Winner: Cesaro via pinfall

We then get another Bray Wyatt vignette, like the last one. This one talked about love and he called out for followers to join him. He said they should reach out and feel how powerful he was.

Johnny Curtis vs. Derek Bateman

Curtis’ gimmick was basically that he was a dirty weirdo, kinda of a PG version of Joey Ryan’s character. Bateman is kinda of like the bro you like much more than you want to admit. Curtis slapped him in the face to start the match and ran for it, but Bateman gave chase. Curtis tried to drop on a knee on his way in, but missed and Bateman nailed him with a dropkick. Bateman hit some rights and whipped him hard into the turnbuckle for a two count. Curtis then caught Bateman with a boot and used a sweet reverse dragon screw. Bateman then worked over the leg. He used a modified Indian Deathlock, but got too close to Bateman and Bateman chopped out of it. Curtis took him back down and used a spinning toe hold, but Bateman kicked hard and sent him into the turnbuckle. Bateman then hit a pair of clotheslines and a modified STO. Bateman sold the knee and as he went after Curtis, Curtis kicked him in the ankle. Curtis grabbed the ankle and went for a Dragon Screw, but Bateman countered and nailed him with the headlock driver for the win.

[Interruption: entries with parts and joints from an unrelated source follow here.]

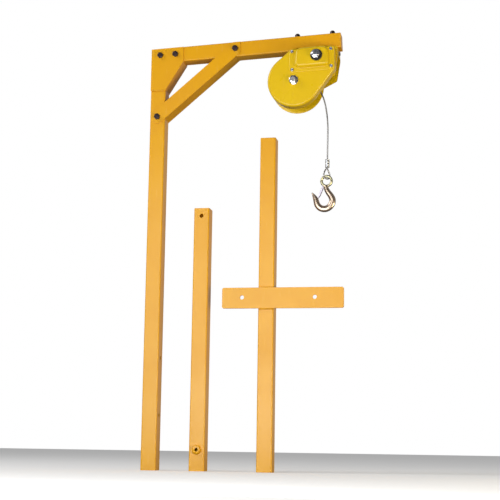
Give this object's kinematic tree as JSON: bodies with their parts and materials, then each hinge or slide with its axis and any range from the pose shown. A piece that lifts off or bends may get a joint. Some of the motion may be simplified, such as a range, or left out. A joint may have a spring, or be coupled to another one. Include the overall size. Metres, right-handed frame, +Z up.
{
  "type": "davit hoist kit",
  "caption": "Portable davit: square-tube mast with braced boom, geared brake winch, wire rope with latch hook, and a loose tube and cross piece.",
  "frame": {"origin": "middle of the mast tube's open foot, level with its lower edge, where the mast slips into or over what holds it", "axes": "+Z up along the mast, +X along the boom towards the winch, -Y towards the front faces with the bolt heads, the gear cover and the cross bar"},
  "size_m": [0.6539, 0.154, 1.4429],
  "materials": {
    "frame_paint": "gloss powder coat, golden yellow",
    "winch_paint": "gloss paint, lemon yellow",
    "black_steel": "blackened steel fasteners",
    "bright_chrome": "bright plated",
    "plain_steel": "turned and ground steel, lightly oiled",
    "bush_bronze": "sintered bronze",
    "black_rubber": "matte black",
    "friction_lining": "moulded friction lining",
    "wire_rope": "galvanised strands",
    "ferrule_alloy": "pressed aluminium",
    "hook_zinc": "forged steel, yellow zinc plated",
    "latch_steel": "pressed zinc plated sheet"
  },
  "bodies": {
    "davit": {"mast_tube": "frame_paint", "boom_tube": "frame_paint", "boom_end_cap": "frame_paint", "corner_gusset": "frame_paint", "diagonal_brace": "frame_paint", "frame_bolts": "black_steel", "frame_washers": "black_steel", "frame_nuts": "black_steel", "winch_bolts": "black_steel", "winch_washers": "black_steel", "winch_nuts": "black_steel", "winch_frame": "winch_paint", "frame_end_screw": "plain_steel", "gear_cover": "winch_paint", "cover_posts": "plain_steel", "brake_cap": "winch_paint", "cap_screws": "bright_chrome", "drum_axle": "plain_steel", "axle_washers": "bright_chrome", "axle_nuts": "bright_chrome", "drive_bushes": "bush_bronze", "drive_seal_ring": "black_rubber", "pawl_pin": "plain_steel", "pawl_spring": "plain_steel"},
    "drum": {"drum": "winch_paint", "drum_gear": "plain_steel", "drum_bushes": "bush_bronze", "rope_wound": "wire_rope"},
    "drive": {"drive_shaft": "plain_steel", "drive_pinion": "plain_steel", "friction_discs": "friction_lining", "ratchet_wheel": "plain_steel", "brake_hub": "plain_steel", "drive_nut": "bright_chrome", "drive_circlip": "plain_steel"},
    "pawl": {"pawl": "plain_steel"},
    "rope": {"rope_free": "wire_rope", "rope_ferrule": "ferrule_alloy", "rope_loop": "wire_rope"},
    "hook": {"hook": "hook_zinc", "latch_pin": "latch_steel", "latch_spring": "latch_steel"},
    "latch": {"hook_latch": "latch_steel"},
    "extension": {"extension_tube": "frame_paint", "weld_nut": "frame_paint"},
    "cross": {"cross_tube": "frame_paint", "cross_bar": "frame_paint", "cross_welds": "frame_paint"}
  },
  "joints": [
    {"name": "drum_spin", "type": "hinge", "parent": "davit", "child": "drum", "pos_m": [0.46836, 0, 1.2559], "axis": [0, 1, 0], "continuous": true},
    {"name": "drive_spin", "type": "hinge", "parent": "davit", "child": "drive", "pos_m": [0.54311, 0, 1.33385], "axis": [0, 1, 0], "continuous": true},
    {"name": "pawl_lift", "type": "hinge", "parent": "davit", "child": "pawl", "pos_m": [0.58915, -0.065, 1.33386], "axis": [0, -1, 0], "range_deg": [0, 18], "stiffness_Nm_per_rad": 0.05, "springref_deg": -17.19},
    {"name": "rope_swing", "type": "hinge", "parent": "davit", "child": "rope", "pos_m": [0.5246, -0.006, 1.2821], "axis": [0, -1, 0], "range_deg": [0, 20]},
    {"name": "hook_swing", "type": "hinge", "parent": "rope", "child": "hook", "pos_m": [0.568, -0.006, 0.941], "axis": [0, -1, 0], "range_deg": [-25, 25]},
    {"name": "latch_open", "type": "hinge", "parent": "hook", "child": "latch", "pos_m": [0.5565, -0.006, 0.914], "axis": [0, -1, 0], "range_deg": [0, 30], "stiffness_Nm_per_rad": 0.02, "springref_deg": -28.65},
    {"name": "extension_lift", "type": "slide", "parent": "davit", "child": "extension", "axis": [0, 0, 1], "range_m": [0, 0.3]},
    {"name": "cross_lift", "type": "slide", "parent": "davit", "child": "cross", "axis": [0, 0, 1], "range_m": [0, 0.1]}
  ],
  "couplings": [
    {"joint": "drive_spin", "follows": "drum_spin", "ratio": -3}
  ]
}
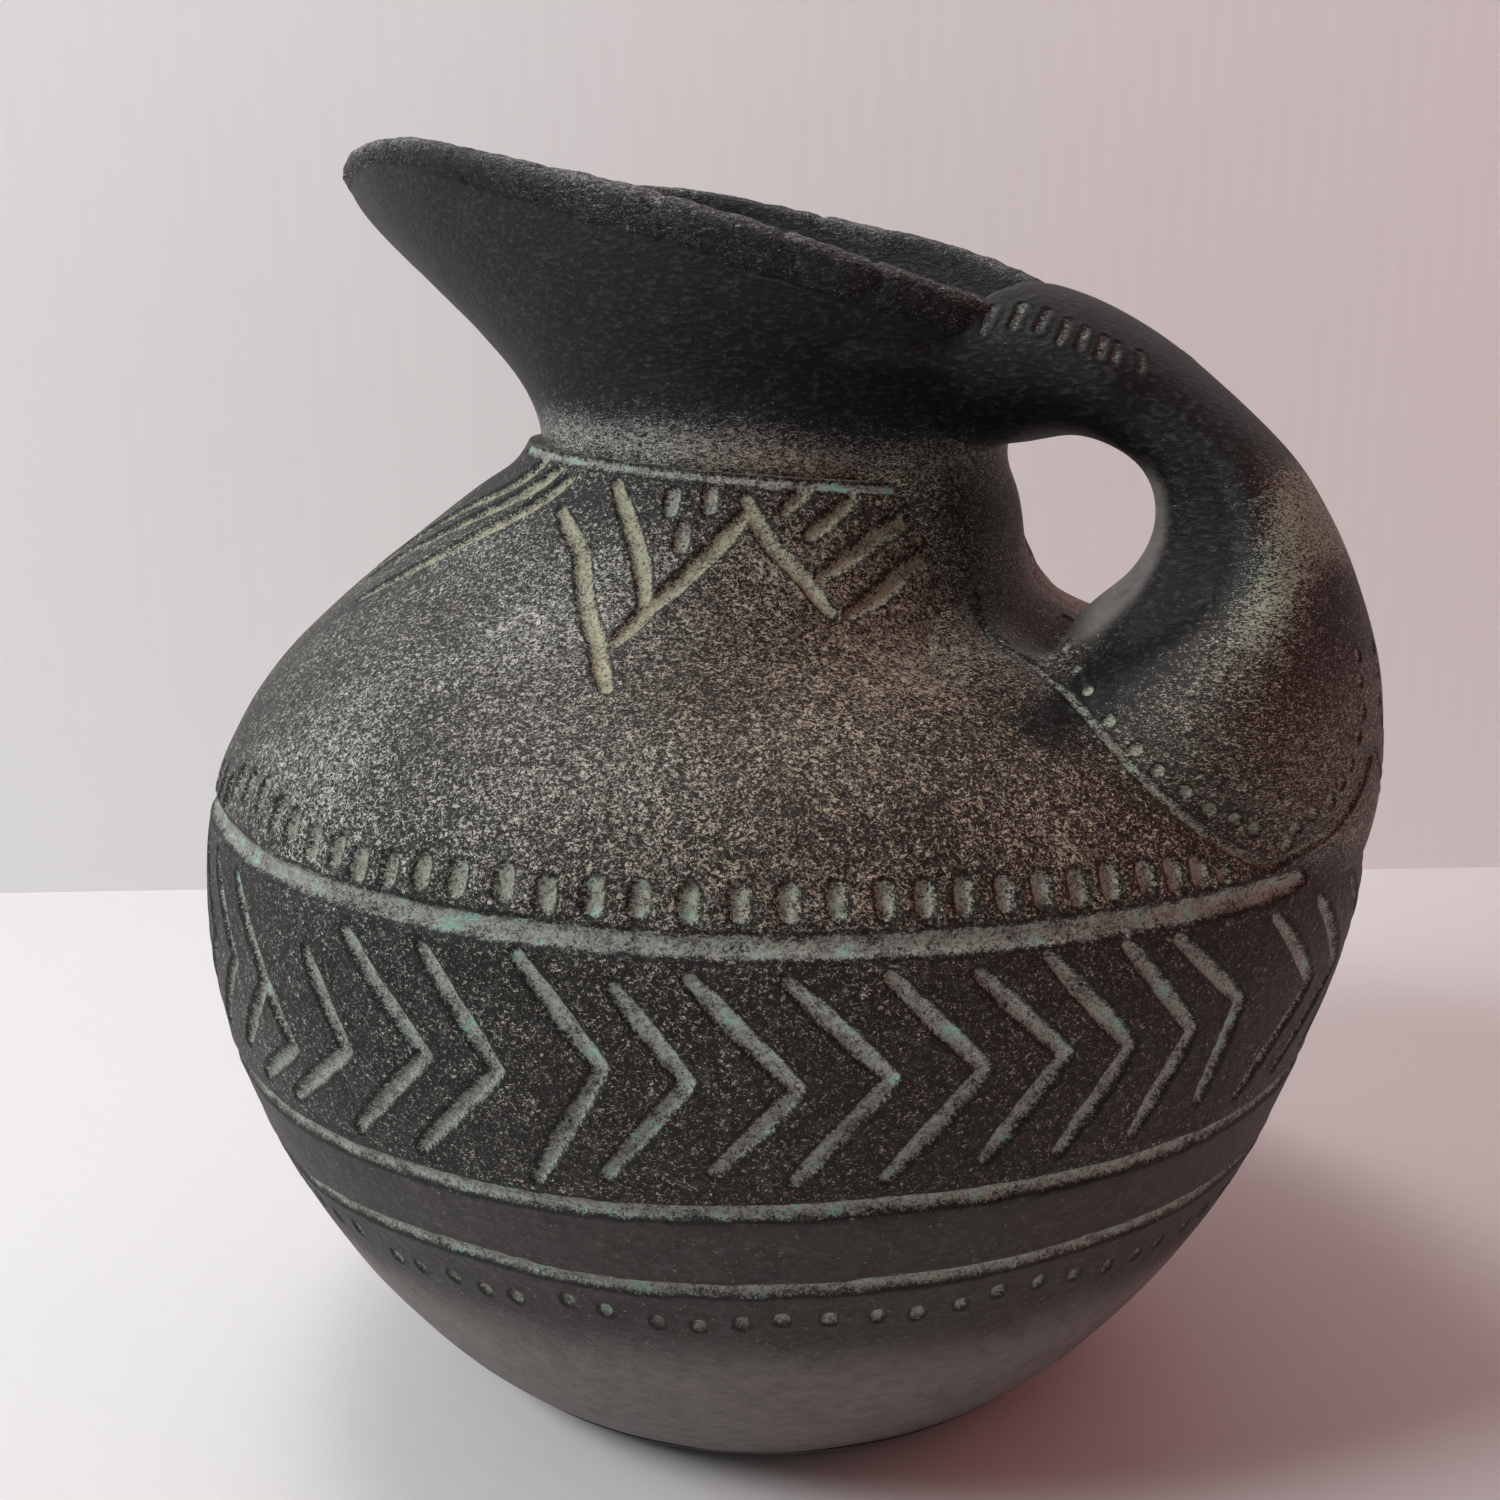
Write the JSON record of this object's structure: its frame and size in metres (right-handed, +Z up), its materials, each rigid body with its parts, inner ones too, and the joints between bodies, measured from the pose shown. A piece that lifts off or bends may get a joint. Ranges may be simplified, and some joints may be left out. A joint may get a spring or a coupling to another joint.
{
  "type": "jug",
  "caption": "Hand-built dark earthenware jug: round belly, oblique beaked mouth, and a handle running from the mouth to a leaf-shaped root on the shoulder.",
  "frame": {"origin": "centre of the flat foot, on the surface the jug stands on", "axes": "+Z up; +X towards the handle, so the spout points along -X; +Y completes the right-handed frame and XZ is the jug's plane of symmetry"},
  "size_m": [0.2597, 0.2504, 0.2807],
  "materials": {
    "slab": "smoothed bare earthenware, matt grey, flat under the foot",
    "belly": "near-black slip rubbed back to a pale grit, with green-grey patina left in the incised lines",
    "inside": "unslipped dark clay, finger-pressed",
    "shoulder": "brown-grey slip speckled with pale grit, satin",
    "mouth": "smoked charcoal-black slip, satin, with a few grey streaks",
    "rim": "rough worn clay coil, cracked, grey where the slip has rubbed off",
    "handle": "dark satin slip with a green-grey bloom along the ridge"
  },
  "bodies": {
    "root": {"base_slab": "slab", "lower_bowl": "belly", "seam_coil": "inside", "shoulder": "shoulder", "beaked_mouth": "mouth", "rim_coil": "rim", "handle": "handle"}
  },
  "joints": []
}
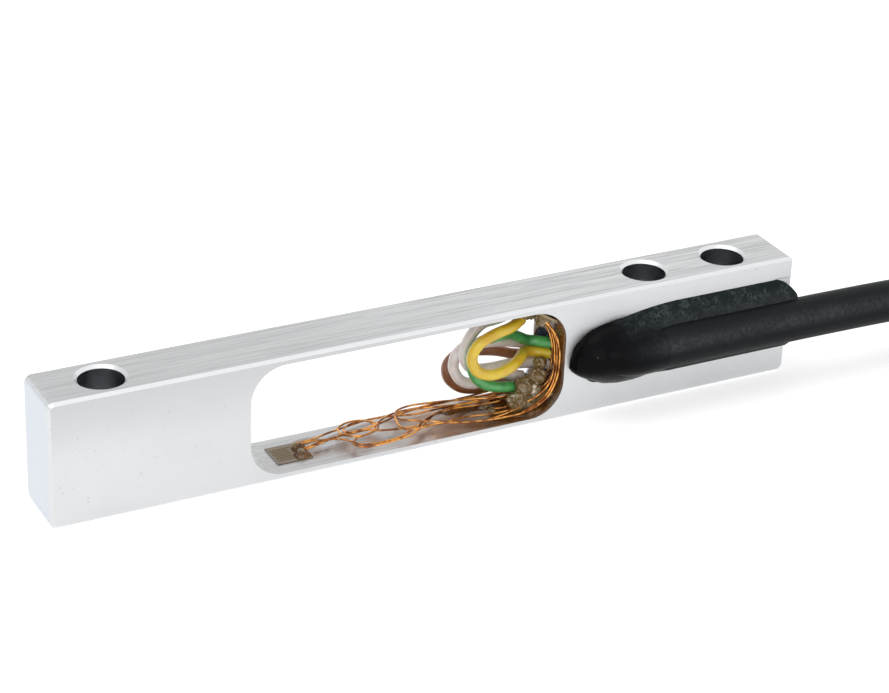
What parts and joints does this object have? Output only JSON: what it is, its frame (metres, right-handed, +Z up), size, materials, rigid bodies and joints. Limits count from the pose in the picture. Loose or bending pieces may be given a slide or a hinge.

Winner: Bateman via pinfall

Bateman celebrates to end the show.

Fanatic Take: A fun little episode, but enjoyed the last one more. Seeing these early Bray Wyatt promos is a delight, as is seeing the young Seth Rollins. It is a little sad to see Richie Steamboat here, as he clearly had something, but his career was cut short by a back injury. Also, seeing Derek Bateman, who later became Ethan Carter III, in the main event is a little weird. But something tells me one day, we’ll see EC3 back on NXT.